— start —

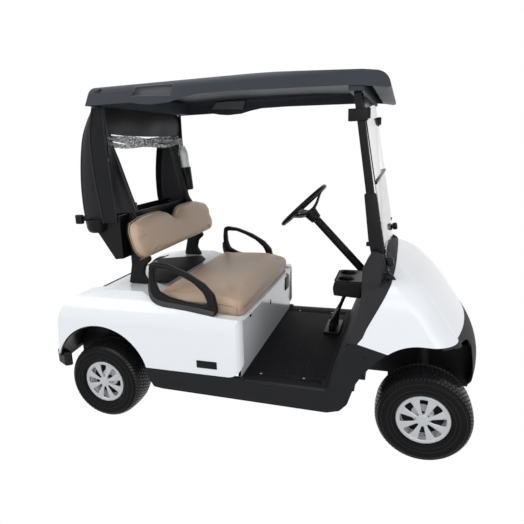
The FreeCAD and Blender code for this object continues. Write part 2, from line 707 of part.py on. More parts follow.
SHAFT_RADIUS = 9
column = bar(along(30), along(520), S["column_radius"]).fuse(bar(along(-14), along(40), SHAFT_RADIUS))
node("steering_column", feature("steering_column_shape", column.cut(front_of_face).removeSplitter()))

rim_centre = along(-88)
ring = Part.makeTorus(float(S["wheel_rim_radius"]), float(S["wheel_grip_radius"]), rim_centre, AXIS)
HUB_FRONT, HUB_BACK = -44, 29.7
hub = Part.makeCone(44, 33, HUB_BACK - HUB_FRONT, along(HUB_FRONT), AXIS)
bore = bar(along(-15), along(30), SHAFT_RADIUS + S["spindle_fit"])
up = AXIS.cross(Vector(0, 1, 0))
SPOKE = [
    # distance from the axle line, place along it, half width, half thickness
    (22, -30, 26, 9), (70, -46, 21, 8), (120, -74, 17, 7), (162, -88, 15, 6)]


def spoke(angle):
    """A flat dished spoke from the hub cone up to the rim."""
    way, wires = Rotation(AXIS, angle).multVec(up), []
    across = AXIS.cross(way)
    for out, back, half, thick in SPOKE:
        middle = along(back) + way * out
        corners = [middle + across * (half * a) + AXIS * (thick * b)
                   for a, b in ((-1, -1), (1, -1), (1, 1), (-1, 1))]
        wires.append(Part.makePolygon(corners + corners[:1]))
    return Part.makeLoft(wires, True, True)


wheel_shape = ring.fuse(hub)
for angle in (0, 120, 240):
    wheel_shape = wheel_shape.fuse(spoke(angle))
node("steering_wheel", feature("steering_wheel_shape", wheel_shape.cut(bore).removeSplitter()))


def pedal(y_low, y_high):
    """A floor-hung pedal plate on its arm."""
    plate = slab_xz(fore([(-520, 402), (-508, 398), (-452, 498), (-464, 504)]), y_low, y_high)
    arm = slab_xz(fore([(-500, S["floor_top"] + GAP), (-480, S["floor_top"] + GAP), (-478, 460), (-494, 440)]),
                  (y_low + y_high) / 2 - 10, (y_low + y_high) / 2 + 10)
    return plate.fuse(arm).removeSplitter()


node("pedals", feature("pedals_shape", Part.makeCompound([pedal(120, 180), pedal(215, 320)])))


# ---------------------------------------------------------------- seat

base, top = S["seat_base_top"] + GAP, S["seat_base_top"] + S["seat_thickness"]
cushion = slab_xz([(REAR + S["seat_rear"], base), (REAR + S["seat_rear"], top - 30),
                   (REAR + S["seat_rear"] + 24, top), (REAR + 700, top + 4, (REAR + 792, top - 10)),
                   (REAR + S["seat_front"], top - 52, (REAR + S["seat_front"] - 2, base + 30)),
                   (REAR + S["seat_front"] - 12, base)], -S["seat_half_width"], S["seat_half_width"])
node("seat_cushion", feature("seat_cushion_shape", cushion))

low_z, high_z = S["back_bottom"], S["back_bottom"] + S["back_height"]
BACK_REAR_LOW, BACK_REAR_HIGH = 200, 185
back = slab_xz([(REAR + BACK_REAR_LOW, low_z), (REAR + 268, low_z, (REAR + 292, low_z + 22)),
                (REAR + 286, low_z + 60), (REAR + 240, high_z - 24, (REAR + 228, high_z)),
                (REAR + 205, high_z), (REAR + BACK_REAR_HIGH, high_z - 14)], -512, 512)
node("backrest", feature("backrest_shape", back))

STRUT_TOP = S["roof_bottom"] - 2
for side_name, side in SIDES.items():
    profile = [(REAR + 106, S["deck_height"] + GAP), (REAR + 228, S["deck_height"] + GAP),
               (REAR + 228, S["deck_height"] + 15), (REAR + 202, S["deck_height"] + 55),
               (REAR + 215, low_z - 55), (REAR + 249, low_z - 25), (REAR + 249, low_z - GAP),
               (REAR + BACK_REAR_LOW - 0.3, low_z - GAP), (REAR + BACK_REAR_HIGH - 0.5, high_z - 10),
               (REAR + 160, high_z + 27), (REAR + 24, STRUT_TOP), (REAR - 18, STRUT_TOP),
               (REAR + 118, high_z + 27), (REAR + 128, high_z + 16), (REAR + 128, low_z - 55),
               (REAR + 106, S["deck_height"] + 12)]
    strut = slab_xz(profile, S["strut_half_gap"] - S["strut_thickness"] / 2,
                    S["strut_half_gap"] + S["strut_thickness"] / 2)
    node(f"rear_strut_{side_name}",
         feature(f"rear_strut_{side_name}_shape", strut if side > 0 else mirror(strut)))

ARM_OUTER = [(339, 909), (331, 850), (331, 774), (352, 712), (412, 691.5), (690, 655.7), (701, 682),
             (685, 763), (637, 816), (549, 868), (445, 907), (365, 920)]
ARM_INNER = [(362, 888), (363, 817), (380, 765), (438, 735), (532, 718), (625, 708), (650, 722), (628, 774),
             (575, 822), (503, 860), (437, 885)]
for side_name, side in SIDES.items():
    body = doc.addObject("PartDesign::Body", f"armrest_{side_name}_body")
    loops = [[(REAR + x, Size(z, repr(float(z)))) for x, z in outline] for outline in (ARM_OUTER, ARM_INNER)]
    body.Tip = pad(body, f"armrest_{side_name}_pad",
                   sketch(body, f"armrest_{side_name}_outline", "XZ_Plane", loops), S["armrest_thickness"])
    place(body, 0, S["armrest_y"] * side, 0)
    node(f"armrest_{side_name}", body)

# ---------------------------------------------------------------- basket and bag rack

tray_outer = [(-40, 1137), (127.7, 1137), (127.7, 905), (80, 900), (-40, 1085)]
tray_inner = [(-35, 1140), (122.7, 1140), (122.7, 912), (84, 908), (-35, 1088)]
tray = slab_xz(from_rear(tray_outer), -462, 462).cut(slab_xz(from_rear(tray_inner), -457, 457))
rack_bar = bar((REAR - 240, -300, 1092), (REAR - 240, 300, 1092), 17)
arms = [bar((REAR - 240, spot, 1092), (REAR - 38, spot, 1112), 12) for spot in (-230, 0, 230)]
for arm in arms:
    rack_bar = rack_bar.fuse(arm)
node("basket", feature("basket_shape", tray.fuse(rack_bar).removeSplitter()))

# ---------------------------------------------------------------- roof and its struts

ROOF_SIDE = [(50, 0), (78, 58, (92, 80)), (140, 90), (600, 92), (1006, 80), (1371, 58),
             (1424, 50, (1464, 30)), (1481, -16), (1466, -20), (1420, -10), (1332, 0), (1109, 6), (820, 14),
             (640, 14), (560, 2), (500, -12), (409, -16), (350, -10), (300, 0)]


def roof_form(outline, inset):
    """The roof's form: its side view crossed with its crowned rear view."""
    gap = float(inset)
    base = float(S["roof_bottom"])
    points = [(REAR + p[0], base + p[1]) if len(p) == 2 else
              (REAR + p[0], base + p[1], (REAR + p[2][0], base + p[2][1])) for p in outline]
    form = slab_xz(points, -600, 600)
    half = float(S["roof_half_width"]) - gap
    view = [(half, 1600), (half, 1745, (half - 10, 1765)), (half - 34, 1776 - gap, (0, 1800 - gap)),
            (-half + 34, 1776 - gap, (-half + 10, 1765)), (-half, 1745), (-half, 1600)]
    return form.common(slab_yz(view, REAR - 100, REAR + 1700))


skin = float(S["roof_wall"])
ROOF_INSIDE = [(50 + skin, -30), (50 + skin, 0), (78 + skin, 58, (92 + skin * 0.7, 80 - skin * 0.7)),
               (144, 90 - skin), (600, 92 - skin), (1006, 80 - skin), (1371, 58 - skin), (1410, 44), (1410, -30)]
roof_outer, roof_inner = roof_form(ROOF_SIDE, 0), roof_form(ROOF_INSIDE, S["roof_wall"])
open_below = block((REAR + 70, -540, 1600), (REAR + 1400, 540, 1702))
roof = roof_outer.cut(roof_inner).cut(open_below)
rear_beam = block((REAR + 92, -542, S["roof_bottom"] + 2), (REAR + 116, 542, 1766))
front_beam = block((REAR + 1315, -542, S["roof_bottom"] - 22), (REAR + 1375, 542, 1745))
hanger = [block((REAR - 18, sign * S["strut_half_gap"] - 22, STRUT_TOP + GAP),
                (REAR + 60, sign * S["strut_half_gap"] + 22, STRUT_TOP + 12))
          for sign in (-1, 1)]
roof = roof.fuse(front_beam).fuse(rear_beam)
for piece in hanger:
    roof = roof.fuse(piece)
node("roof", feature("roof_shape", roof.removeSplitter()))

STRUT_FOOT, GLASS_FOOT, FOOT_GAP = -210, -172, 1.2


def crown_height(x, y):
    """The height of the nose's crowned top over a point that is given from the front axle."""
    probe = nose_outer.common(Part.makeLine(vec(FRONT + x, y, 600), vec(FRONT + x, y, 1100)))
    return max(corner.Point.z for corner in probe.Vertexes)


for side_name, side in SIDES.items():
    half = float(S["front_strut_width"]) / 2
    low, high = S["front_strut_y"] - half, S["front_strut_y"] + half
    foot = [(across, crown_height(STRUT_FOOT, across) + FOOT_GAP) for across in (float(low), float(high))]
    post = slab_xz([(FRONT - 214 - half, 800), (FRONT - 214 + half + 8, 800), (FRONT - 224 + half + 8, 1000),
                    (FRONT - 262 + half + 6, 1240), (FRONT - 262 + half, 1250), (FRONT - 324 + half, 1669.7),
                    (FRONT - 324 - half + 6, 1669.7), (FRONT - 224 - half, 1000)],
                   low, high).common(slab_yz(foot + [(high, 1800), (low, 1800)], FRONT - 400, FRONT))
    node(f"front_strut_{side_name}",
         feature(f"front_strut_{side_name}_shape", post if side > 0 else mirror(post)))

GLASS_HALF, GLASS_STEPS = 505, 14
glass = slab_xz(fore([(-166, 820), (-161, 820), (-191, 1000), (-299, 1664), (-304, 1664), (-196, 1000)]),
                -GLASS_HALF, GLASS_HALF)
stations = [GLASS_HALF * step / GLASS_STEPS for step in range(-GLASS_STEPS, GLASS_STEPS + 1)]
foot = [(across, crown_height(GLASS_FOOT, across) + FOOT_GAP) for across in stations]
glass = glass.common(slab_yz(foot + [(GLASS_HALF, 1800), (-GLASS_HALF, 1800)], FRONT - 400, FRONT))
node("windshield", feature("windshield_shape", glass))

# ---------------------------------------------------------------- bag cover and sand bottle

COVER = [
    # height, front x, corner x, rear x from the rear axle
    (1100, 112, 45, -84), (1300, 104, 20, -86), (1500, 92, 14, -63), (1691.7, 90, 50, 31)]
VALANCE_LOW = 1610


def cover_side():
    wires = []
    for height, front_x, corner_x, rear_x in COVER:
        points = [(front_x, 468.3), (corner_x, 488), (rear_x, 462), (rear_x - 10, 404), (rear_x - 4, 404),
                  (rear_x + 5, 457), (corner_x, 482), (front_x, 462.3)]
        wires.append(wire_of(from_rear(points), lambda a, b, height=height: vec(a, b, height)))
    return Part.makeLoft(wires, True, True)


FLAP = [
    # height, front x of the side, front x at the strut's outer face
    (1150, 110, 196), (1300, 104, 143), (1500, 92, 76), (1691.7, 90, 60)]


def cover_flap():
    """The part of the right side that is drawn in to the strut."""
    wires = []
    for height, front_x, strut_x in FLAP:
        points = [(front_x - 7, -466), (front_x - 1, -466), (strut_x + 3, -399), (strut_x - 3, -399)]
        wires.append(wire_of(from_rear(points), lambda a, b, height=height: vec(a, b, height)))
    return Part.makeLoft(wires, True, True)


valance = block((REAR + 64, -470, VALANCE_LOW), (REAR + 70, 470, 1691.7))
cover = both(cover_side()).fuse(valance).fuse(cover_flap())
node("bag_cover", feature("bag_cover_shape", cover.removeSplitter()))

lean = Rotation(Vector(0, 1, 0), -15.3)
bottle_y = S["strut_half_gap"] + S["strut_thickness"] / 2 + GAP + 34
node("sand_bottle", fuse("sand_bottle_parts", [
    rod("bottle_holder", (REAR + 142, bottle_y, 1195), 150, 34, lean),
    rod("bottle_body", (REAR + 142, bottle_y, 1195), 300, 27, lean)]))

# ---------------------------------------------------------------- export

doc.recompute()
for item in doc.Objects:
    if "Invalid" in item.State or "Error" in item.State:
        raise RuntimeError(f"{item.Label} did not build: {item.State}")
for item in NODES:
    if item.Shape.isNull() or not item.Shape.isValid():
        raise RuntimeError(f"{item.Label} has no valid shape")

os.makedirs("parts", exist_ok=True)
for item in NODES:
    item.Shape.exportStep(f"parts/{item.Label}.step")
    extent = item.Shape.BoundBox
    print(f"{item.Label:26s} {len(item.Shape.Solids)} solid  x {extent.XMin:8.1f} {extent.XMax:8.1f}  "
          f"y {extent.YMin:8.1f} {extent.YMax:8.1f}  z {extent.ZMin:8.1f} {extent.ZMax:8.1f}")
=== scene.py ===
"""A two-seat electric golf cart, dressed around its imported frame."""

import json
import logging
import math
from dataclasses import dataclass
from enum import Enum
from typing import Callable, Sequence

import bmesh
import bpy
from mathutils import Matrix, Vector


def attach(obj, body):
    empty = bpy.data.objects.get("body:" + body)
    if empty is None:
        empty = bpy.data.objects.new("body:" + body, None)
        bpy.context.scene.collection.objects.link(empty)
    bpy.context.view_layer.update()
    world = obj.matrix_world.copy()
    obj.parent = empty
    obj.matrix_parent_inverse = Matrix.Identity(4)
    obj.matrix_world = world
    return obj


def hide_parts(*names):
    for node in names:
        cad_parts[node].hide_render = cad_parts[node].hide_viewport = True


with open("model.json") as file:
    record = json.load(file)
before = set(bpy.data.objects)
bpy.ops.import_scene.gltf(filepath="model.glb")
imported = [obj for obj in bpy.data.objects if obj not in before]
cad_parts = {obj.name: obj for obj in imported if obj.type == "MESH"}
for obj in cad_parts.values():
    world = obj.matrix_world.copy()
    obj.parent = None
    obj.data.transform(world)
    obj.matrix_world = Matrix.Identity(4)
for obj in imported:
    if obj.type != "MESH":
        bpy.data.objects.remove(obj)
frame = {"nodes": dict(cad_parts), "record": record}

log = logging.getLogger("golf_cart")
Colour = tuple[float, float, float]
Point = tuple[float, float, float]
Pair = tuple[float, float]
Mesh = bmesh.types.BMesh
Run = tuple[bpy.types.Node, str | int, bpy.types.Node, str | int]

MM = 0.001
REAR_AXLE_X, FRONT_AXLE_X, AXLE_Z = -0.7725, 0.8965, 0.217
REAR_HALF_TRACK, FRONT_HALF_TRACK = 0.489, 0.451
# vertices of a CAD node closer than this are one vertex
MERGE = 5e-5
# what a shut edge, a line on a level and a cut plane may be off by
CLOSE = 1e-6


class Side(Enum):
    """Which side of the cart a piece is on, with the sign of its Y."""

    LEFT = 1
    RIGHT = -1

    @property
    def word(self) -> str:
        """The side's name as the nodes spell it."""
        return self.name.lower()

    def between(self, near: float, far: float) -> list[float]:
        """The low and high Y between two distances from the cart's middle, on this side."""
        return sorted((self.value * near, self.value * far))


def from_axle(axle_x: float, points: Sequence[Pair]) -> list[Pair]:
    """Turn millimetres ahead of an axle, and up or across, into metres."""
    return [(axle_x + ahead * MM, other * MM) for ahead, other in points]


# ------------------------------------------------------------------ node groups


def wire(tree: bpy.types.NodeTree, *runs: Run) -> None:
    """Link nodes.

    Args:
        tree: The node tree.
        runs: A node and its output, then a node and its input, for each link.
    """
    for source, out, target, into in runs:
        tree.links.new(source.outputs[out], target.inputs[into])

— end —
— start —

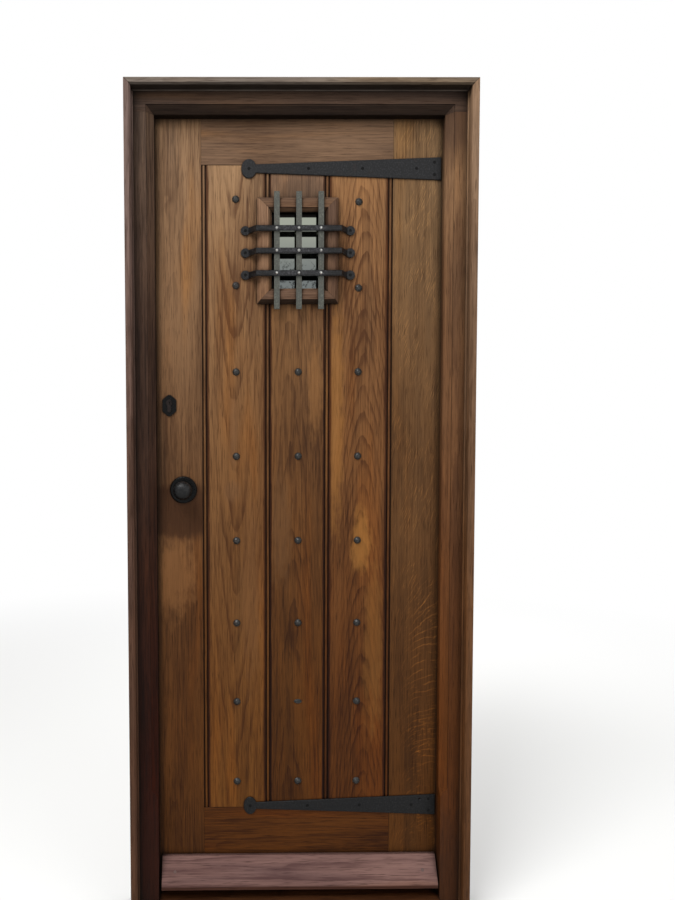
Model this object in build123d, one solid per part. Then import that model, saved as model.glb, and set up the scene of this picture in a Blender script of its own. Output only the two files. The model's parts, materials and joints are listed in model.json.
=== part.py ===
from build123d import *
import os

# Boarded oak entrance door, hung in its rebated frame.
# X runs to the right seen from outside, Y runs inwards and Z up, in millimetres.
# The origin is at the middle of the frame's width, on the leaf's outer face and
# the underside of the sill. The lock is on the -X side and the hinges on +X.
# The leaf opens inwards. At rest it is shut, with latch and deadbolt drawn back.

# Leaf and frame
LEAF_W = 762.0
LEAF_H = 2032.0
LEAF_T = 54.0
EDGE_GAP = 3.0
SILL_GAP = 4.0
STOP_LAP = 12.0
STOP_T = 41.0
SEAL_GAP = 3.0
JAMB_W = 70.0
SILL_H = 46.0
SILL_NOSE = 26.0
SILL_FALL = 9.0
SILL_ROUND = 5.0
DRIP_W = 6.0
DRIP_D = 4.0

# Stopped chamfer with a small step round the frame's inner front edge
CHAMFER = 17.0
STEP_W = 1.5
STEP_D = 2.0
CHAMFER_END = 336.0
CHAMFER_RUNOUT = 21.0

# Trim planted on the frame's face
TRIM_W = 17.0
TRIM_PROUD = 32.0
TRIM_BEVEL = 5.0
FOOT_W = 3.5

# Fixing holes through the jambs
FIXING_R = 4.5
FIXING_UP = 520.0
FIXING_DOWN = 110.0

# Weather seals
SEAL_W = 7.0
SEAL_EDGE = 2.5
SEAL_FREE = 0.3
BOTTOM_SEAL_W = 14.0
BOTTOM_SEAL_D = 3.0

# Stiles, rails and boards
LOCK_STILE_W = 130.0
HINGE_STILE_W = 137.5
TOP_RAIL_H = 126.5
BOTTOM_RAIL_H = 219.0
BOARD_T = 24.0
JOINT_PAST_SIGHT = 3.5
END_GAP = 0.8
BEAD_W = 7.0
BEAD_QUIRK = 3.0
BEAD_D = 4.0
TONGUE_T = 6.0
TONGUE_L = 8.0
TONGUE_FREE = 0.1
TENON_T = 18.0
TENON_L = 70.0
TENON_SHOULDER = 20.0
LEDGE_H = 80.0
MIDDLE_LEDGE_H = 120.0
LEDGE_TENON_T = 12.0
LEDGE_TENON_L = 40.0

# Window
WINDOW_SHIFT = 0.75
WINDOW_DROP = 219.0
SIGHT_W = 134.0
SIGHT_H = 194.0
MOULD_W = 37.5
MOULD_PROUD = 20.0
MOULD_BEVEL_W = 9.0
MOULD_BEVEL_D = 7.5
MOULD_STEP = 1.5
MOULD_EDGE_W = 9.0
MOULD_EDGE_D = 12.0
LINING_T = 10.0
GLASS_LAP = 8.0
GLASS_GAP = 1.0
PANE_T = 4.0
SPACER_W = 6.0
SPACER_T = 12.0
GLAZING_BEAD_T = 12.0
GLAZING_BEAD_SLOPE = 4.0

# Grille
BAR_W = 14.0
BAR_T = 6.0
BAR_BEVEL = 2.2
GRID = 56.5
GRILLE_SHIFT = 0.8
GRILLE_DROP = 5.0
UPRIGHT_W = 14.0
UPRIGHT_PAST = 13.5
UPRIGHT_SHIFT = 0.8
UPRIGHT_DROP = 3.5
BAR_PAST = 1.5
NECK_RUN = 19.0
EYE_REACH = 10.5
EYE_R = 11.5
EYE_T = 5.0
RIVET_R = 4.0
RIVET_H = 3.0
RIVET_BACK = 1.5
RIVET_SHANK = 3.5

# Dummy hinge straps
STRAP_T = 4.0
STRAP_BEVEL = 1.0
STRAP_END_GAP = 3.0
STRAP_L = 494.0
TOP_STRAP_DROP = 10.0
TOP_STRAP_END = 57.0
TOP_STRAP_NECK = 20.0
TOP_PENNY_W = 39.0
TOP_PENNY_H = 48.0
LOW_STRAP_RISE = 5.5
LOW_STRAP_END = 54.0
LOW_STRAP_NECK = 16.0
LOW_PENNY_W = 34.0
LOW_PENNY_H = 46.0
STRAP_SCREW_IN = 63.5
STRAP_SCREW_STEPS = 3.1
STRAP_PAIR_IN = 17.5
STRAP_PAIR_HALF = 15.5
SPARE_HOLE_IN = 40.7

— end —
— start —

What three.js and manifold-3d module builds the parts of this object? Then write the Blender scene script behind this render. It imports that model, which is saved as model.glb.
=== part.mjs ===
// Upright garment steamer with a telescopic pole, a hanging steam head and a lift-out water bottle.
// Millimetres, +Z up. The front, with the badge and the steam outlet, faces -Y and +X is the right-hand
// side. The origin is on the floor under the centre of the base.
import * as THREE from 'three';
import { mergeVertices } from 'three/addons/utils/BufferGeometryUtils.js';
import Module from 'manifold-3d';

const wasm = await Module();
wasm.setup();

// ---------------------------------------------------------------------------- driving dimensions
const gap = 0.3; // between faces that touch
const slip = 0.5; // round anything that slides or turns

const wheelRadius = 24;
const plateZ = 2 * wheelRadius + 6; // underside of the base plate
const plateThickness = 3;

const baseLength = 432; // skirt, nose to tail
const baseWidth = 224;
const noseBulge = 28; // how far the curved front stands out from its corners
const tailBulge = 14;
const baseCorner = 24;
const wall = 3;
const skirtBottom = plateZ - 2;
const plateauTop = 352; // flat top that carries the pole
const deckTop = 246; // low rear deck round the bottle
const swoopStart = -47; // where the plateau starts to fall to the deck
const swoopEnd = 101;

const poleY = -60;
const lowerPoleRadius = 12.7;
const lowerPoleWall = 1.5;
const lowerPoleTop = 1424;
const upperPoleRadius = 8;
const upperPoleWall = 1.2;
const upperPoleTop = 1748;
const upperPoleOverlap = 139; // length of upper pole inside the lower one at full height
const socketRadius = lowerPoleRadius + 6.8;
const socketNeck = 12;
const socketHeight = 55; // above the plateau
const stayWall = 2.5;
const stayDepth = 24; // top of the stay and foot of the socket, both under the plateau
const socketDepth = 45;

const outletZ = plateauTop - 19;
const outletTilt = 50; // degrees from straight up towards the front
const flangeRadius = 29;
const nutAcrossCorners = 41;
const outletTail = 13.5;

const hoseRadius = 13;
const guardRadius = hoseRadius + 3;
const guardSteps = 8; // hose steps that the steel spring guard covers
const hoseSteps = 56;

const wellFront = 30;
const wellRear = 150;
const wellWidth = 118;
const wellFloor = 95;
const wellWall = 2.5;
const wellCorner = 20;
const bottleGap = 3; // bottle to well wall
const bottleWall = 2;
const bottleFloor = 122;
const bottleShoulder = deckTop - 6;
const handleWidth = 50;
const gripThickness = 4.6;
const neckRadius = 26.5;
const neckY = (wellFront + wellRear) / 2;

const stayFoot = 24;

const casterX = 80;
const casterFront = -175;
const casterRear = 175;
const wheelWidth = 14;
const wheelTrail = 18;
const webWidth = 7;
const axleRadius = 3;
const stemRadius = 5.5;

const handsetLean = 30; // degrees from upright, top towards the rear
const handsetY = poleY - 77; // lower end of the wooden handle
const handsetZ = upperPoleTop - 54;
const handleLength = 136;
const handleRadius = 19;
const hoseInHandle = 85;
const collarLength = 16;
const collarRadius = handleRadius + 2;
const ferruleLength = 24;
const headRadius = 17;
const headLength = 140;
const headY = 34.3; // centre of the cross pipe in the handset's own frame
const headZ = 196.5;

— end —

> _Exercise objective_:
Quote word for word the lines from the line holding "lean = Rotation(Vector(0, 1, 0), -15.3)" through the line holding "obj.matrix_world = Matrix.Identity(4)"; include both of those lines and add nothing.

> _Written answer_:
lean = Rotation(Vector(0, 1, 0), -15.3)
bottle_y = S["strut_half_gap"] + S["strut_thickness"] / 2 + GAP + 34
node("sand_bottle", fuse("sand_bottle_parts", [
    rod("bottle_holder", (REAR + 142, bottle_y, 1195), 150, 34, lean),
    rod("bottle_body", (REAR + 142, bottle_y, 1195), 300, 27, lean)]))

# ---------------------------------------------------------------- export

doc.recompute()
for item in doc.Objects:
    if "Invalid" in item.State or "Error" in item.State:
        raise RuntimeError(f"{item.Label} did not build: {item.State}")
for item in NODES:
    if item.Shape.isNull() or not item.Shape.isValid():
        raise RuntimeError(f"{item.Label} has no valid shape")

os.makedirs("parts", exist_ok=True)
for item in NODES:
    item.Shape.exportStep(f"parts/{item.Label}.step")
    extent = item.Shape.BoundBox
    print(f"{item.Label:26s} {len(item.Shape.Solids)} solid  x {extent.XMin:8.1f} {extent.XMax:8.1f}  "
          f"y {extent.YMin:8.1f} {extent.YMax:8.1f}  z {extent.ZMin:8.1f} {extent.ZMax:8.1f}")
=== scene.py ===
"""A two-seat electric golf cart, dressed around its imported frame."""

import json
import logging
import math
from dataclasses import dataclass
from enum import Enum
from typing import Callable, Sequence

import bmesh
import bpy
from mathutils import Matrix, Vector


def attach(obj, body):
    empty = bpy.data.objects.get("body:" + body)
    if empty is None:
        empty = bpy.data.objects.new("body:" + body, None)
        bpy.context.scene.collection.objects.link(empty)
    bpy.context.view_layer.update()
    world = obj.matrix_world.copy()
    obj.parent = empty
    obj.matrix_parent_inverse = Matrix.Identity(4)
    obj.matrix_world = world
    return obj


def hide_parts(*names):
    for node in names:
        cad_parts[node].hide_render = cad_parts[node].hide_viewport = True


with open("model.json") as file:
    record = json.load(file)
before = set(bpy.data.objects)
bpy.ops.import_scene.gltf(filepath="model.glb")
imported = [obj for obj in bpy.data.objects if obj not in before]
cad_parts = {obj.name: obj for obj in imported if obj.type == "MESH"}
for obj in cad_parts.values():
    world = obj.matrix_world.copy()
    obj.parent = None
    obj.data.transform(world)
    obj.matrix_world = Matrix.Identity(4)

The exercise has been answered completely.